**What is being asked:** How does the data below read from its first line through the line containing "# The free end"? Print those lines exactly.

**Entries shown:**
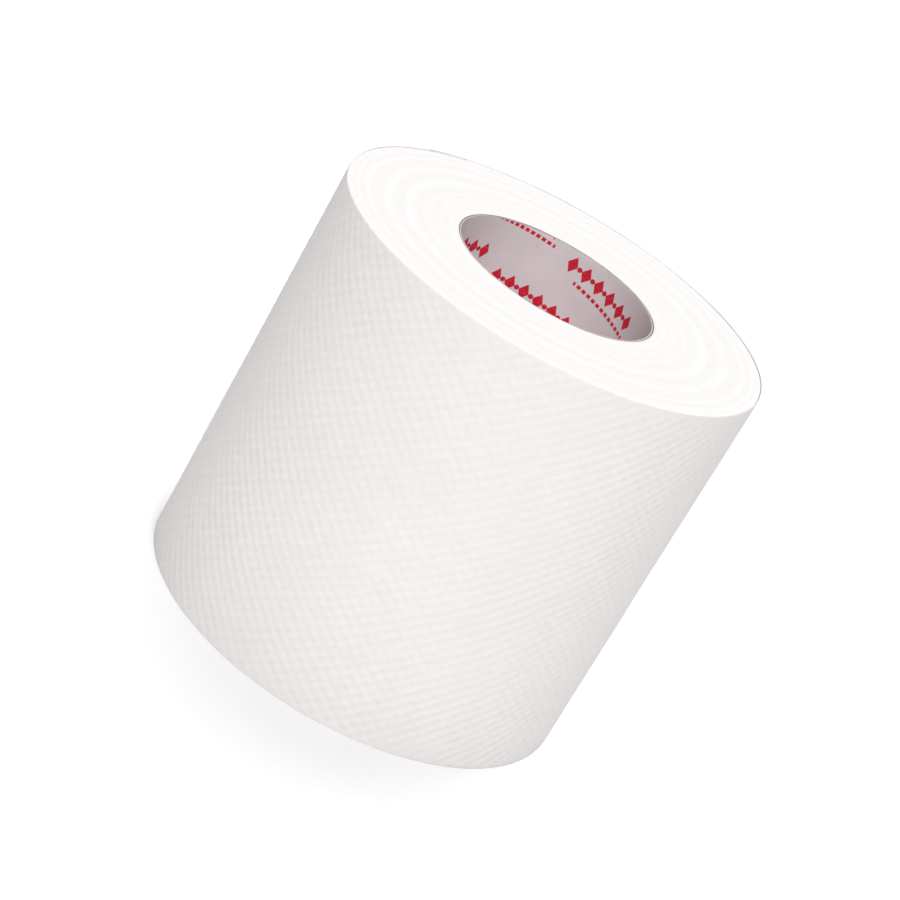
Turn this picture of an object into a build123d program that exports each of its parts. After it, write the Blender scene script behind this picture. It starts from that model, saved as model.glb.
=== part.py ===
from build123d import *
from math import cos, radians, sin
import os

# Toilet paper roll standing on its end.
# Millimetres. +Z is the roll's axis, the origin is the centre of the face that it stands on.
# The free end of the paper (the tail) lies at the back, towards -X and +Y.

# ---- driving dimensions -------------------------------------------------------------
roll_width = 98.0          # width of the paper web, the height of the standing roll
roll_diameter = 104.0      # mean outer diameter of the winding
sheet_thickness = 0.30     # one embossed sheet of several plies: the winding's pitch per turn
core_inner_diameter = 47.6  # clear bore of the card tube
card_thickness = 0.5       # wall of the card tube
tail_angle = 141.0         # where the free end of the paper lies, degrees from +X
rim_softness = 0.45        # the saw leaves the outer rim of the paper very slightly eased

# ---- derived ------------------------------------------------------------------------
core_inner_radius = core_inner_diameter / 2
core_outer_radius = core_inner_radius + card_thickness
step = sheet_thickness / 4                      # growth of the radius in each quarter turn
start_radius = roll_diameter / 2 - sheet_thickness / 2
rim_radius = start_radius - 0.05                # where the eased rim meets the sawn ends


def direction(angle):
    return (cos(radians(angle)), sin(radians(angle)))


# The outer turn is a spiral: four quarter arcs, each a quarter of a sheet larger than the
# last, about centres that walk round a small square. Each arc meets the next tangentially,
# and after a full turn the paper stands one sheet proud of where it began: the tail.
quarter_angles = [tail_angle + 90 * i for i in range(5)]
quarter_radii = [start_radius + step * i for i in range(4)]
centres = [(0.0, 0.0)]
for i in range(1, 4):
    u = direction(quarter_angles[i])
    centres.append((centres[-1][0] - step * u[0], centres[-1][1] - step * u[1]))


def reach(axis, heading):
    """How far the outline goes along X (axis 0) or Y (axis 1), seen towards heading."""
    i = int(((heading - tail_angle) % 360) // 90)
    return centres[i][axis] + quarter_radii[i] * direction(heading)[axis]


# the whole outline is centred on the roll's axis
middle = [(reach(0, 0) + reach(0, 180)) / 2, (reach(1, 90) + reach(1, 270)) / 2]
centres = [(x - middle[0], y - middle[1]) for x, y in centres]


def on_quarter(i, angle):
    u = direction(angle)
    return (centres[i][0] + quarter_radii[i] * u[0], centres[i][1] + quarter_radii[i] * u[1])


# ---- paper: all the turns of the winding are one body --------------------------------
with BuildPart() as paper_roll:
    with BuildSketch(Plane.XY):
        with BuildLine():
            for i in range(4):
                first, last = quarter_angles[i], quarter_angles[i + 1]
                ThreePointArc(
                    on_quarter(i, first),
                    on_quarter(i, (first + last) / 2),
                    on_quarter(i, last),
                )
            # the cut edge of the last sheet, straight in towards the axis
            Line(on_quarter(3, quarter_angles[4]), on_quarter(0, quarter_angles[0]))
        make_face()
        Circle(core_outer_radius, mode=Mode.SUBTRACT)
    extrude(amount=roll_width)
    # both sawn ends: the outer rim of the winding is eased, by trimming it to a turned
    # profile with bevelled corners
    with BuildSketch(Plane.XZ):
        with BuildLine():
            Polyline(
                (0, 0),
                (rim_radius, 0),
                (rim_radius + rim_softness, rim_softness),
                (rim_radius + rim_softness, roll_width - rim_softness),
                (rim_radius, roll_width),
                (0, roll_width),
                close=True,
            )
        make_face()
    revolve(axis=Axis.Z, mode=Mode.INTERSECT)
paper_roll.part.label = "paper_roll"

# ---- core: a plain card tube, sawn to the same length as the paper -------------------
with BuildPart() as core_tube:
    with BuildSketch(Plane.XY):
        Circle(core_outer_radius)
        Circle(core_inner_radius, mode=Mode.SUBTRACT)
    extrude(amount=roll_width)
core_tube.part.label = "core_tube"

os.makedirs("parts", exist_ok=True)
export_step(paper_roll.part, "parts/paper_roll.step")
export_step(core_tube.part, "parts/core_tube.step")

for piece in (paper_roll.part, core_tube.part):
    box = piece.bounding_box()
    print(
        piece.label,
        "volume %.0f mm3" % piece.volume,
        "valid", piece.is_valid,
        "box", tuple(round(v, 3) for v in (box.min.X, box.min.Y, box.min.Z)),
        tuple(round(v, 3) for v in (box.max.X, box.max.Y, box.max.Z)),
    )
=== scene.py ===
import math

import bpy
import numpy as np
from mathutils import Matrix, Vector


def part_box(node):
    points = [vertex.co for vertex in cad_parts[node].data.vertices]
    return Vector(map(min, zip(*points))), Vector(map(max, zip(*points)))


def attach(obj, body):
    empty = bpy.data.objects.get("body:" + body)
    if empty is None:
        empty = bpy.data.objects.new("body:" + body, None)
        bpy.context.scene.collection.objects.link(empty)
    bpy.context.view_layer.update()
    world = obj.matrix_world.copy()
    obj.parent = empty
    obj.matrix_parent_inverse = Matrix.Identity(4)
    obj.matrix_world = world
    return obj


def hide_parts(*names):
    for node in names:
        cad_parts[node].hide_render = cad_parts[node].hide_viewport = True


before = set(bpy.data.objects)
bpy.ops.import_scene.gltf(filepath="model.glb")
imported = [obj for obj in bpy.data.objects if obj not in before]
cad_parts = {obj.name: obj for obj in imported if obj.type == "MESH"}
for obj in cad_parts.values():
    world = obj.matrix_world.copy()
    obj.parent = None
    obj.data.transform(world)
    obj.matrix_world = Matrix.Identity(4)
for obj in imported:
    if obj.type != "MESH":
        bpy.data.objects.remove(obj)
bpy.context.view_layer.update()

# ---------------------------------------------------------------------------------------
# Sizes, in metres, repeated from the construction
# ---------------------------------------------------------------------------------------
MM = 0.001
paper_lo, paper_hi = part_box("paper_roll")
core_lo, core_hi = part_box("core_tube")
HEIGHT = paper_hi[2] - paper_lo[2]
Z0 = paper_lo[2]
SHEET = 0.30 * MM                       # pitch of the winding, one sheet
START_R = 52.0 * MM - SHEET / 2         # radius just under the tail
CORE_OUT = 24.3 * MM
CORE_IN = 23.8 * MM
TAIL = math.radians(141.0)              # where the free end lies
LEN = 140.0 * MM                        # from one perforation to the next
SKIN = 0.27 * MM                        # thickness of the drawn outer sheet

STEP = SHEET / 4


def _outline_centres():
    c = [(0.0, 0.0)]
    for i in range(1, 4):
        a = TAIL + i * math.pi / 2
        c.append((c[-1][0] - STEP * math.cos(a), c[-1][1] - STEP * math.sin(a)))

    def reach(axis, heading):
        i = int(((math.degrees(heading - TAIL)) % 360) // 90)
        return c[i][axis] + (START_R + STEP * i) * (math.cos, math.sin)[axis](heading)

    mx = (reach(0, 0.0) + reach(0, math.pi)) / 2
    my = (reach(1, math.pi / 2) + reach(1, 1.5 * math.pi)) / 2
    return np.array([(x - mx, y - my) for x, y in c])


CENTRES = _outline_centres()


def outline(phi):
    """Point and outward direction of the winding's outline, phi radians on from the tail.

    Below 0 it runs on under the tail."""
    q = np.clip(np.floor(phi / (math.pi / 2) + 1e-9), 0, 3).astype(int)
    a = TAIL + phi
    u = np.stack([np.cos(a), np.sin(a)], -1)
    under = np.minimum(phi, 0.0) / (2 * math.pi) * SHEET
    r = START_R + STEP * q + under
    return CENTRES[q] + r[..., None] * u, u


# ---------------------------------------------------------------------------------------
# Seeded smooth noise on a plane, for slow unevenness of the paper
# ---------------------------------------------------------------------------------------
def _hash(ix, iy, seed):
    h = (ix * 374761393 + iy * 668265263 + seed * 2147483647) & 0xFFFFFFFF
    h = ((h ^ (h >> 13)) * 1274126177) & 0xFFFFFFFF
    return ((h ^ (h >> 16)) & 0xFFFFFF) / float(0xFFFFFF) * 2 - 1


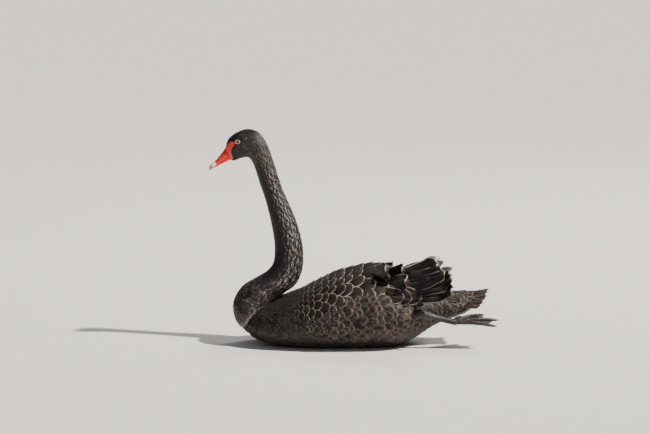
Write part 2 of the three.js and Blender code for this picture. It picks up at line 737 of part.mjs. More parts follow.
function addNode(name, solid, material) {
  const { numProp, numVert, vertProperties, triVerts } = largest(solid).getMesh();
  const positions = new Float32Array(numVert * 3);
  for (let i = 0; i < numVert; i += 1) {
    positions.set(vertProperties.subarray(i * numProp, i * numProp + 3), i * 3);
  }
  const geometry = new THREE.BufferGeometry();
  geometry.setAttribute("position", new THREE.BufferAttribute(positions, 3));
  geometry.setIndex(new THREE.BufferAttribute(triVerts, 1));
  const mesh = new THREE.Mesh(geometry, material);
  mesh.name = name;
  swan.add(mesh);
}

addNode("head", headWithEyes, materials.plumage);
addNode("bill_upper", billUpper, materials.bill);
addNode("bill_lower", lowerBill, materials.bill);
addNode("bill_nail", nail, materials.nail);
addNode("eye_left", eyeBall(LEFT, 0), materials.eye);
addNode("eye_right", eyeBall(RIGHT, 0), materials.eye);
addNode("neck_upper", neckUpper, materials.plumage);
addNode("neck_middle", neckMiddle, materials.plumage);
addNode("neck_lower", neckLower, materials.plumage);
addNode("torso", torso, materials.plumage);
addNode("wing_left", wings[LEFT], materials.plumage);
addNode("wing_right", wings[RIGHT], materials.plumage);
addNode("tail", tail, materials.plumage);
Object.entries(legs).forEach(([name, solid]) => addNode(name, solid, materials.leg));

export default swan;
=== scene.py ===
"""The looks of a black swan at life size, resting on its belly with the left foot stretched out behind.

Shapes are worked out in millimetres from the same sizes as the solids, and go into the meshes in
metres. +Z is up, the bill points towards -X and the bird's left side faces -Y.
"""
from functools import partial

import bmesh
import bpy
import numpy as np
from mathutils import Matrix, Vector


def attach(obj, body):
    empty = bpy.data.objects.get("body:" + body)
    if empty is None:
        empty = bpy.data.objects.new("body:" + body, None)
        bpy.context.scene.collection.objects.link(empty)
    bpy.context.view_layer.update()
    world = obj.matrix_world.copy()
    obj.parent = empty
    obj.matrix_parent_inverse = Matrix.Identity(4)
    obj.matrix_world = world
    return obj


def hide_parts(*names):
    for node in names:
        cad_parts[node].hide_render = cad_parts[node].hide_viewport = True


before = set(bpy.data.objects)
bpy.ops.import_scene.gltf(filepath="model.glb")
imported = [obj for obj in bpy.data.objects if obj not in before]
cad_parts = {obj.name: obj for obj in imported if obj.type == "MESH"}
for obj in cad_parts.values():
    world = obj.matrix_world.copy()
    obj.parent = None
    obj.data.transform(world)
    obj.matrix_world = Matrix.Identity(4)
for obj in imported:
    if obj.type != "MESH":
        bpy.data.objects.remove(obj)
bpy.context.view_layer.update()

MILLIMETRE = 0.001
LEFT, RIGHT = -1, 1
SIDES = (LEFT, RIGHT)
SIDE_NAMES = {LEFT: "left", RIGHT: "right"}
TURN = 2 * np.pi
FLOOR_CLEARANCE = 0.3
SKIN_CLEARANCE = 0.8
DOUBLES_WITHIN = 0.01
CURL_GROWTH = 2.2


# Curves and vectors

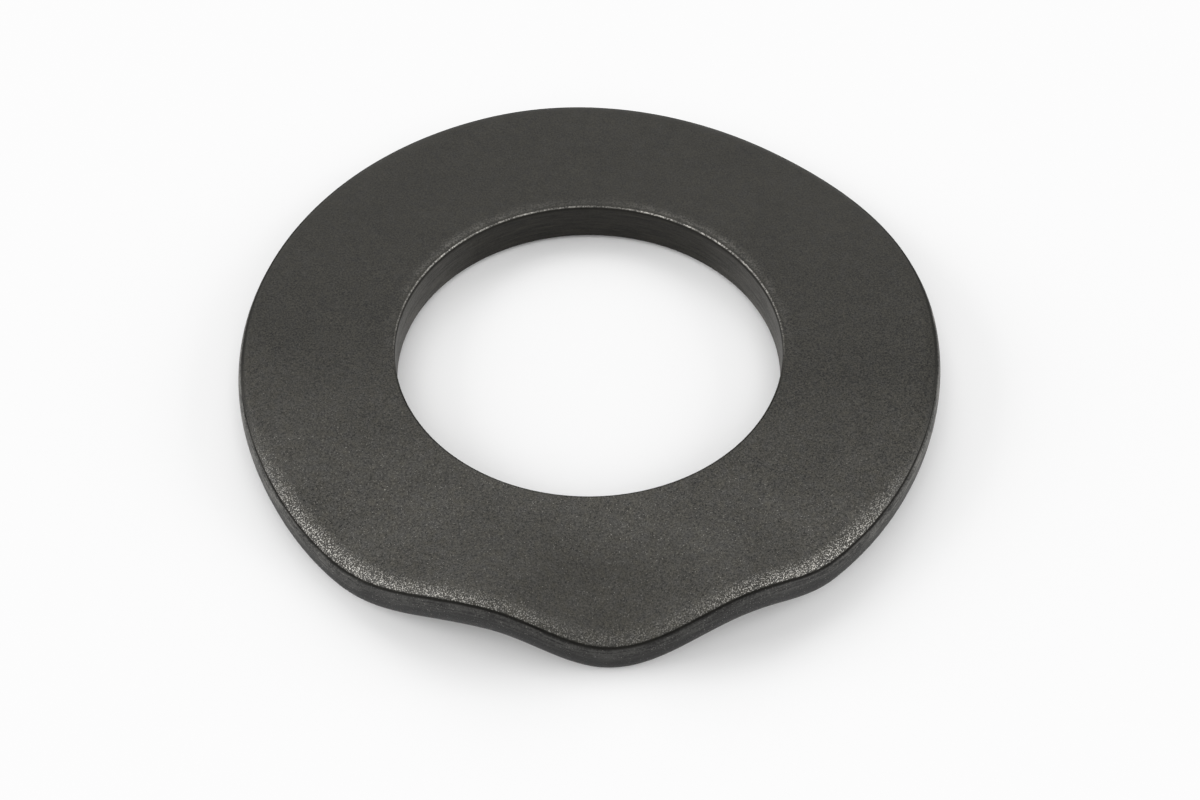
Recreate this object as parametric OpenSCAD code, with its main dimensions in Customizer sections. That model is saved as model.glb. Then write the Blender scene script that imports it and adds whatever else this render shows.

**The output:**
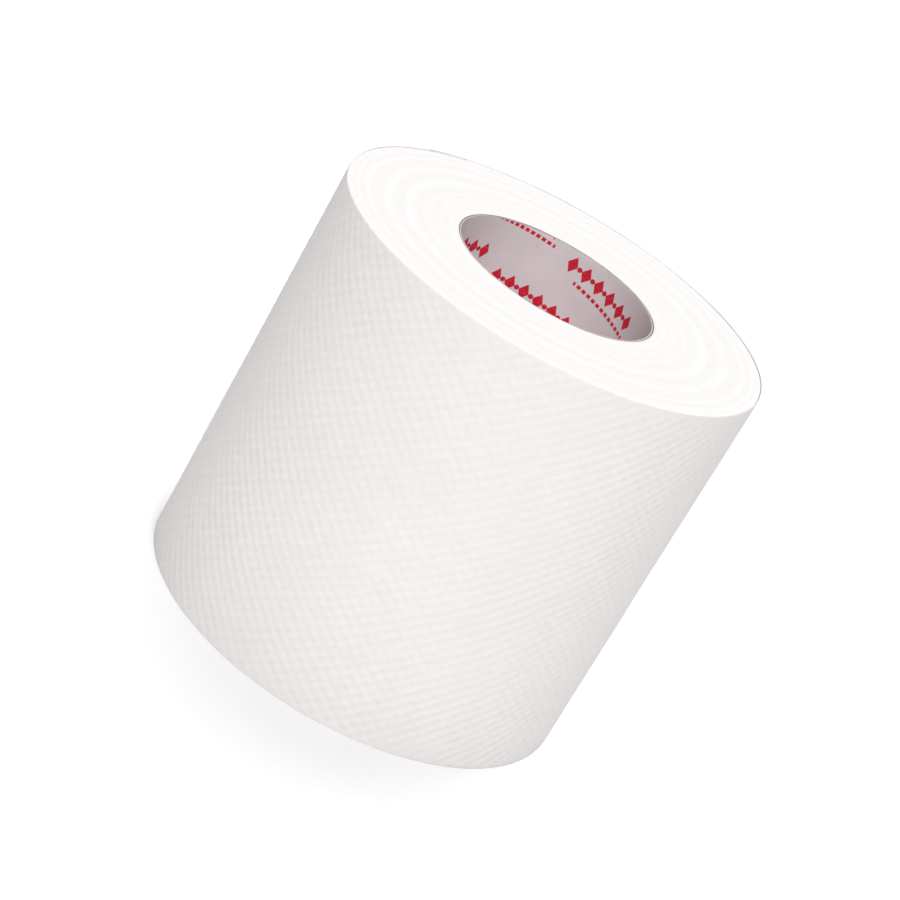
Turn this picture of an object into a build123d program that exports each of its parts. After it, write the Blender scene script behind this picture. It starts from that model, saved as model.glb.
=== part.py ===
from build123d import *
from math import cos, radians, sin
import os

# Toilet paper roll standing on its end.
# Millimetres. +Z is the roll's axis, the origin is the centre of the face that it stands on.
# The free end of the paper (the tail) lies at the back, towards -X and +Y.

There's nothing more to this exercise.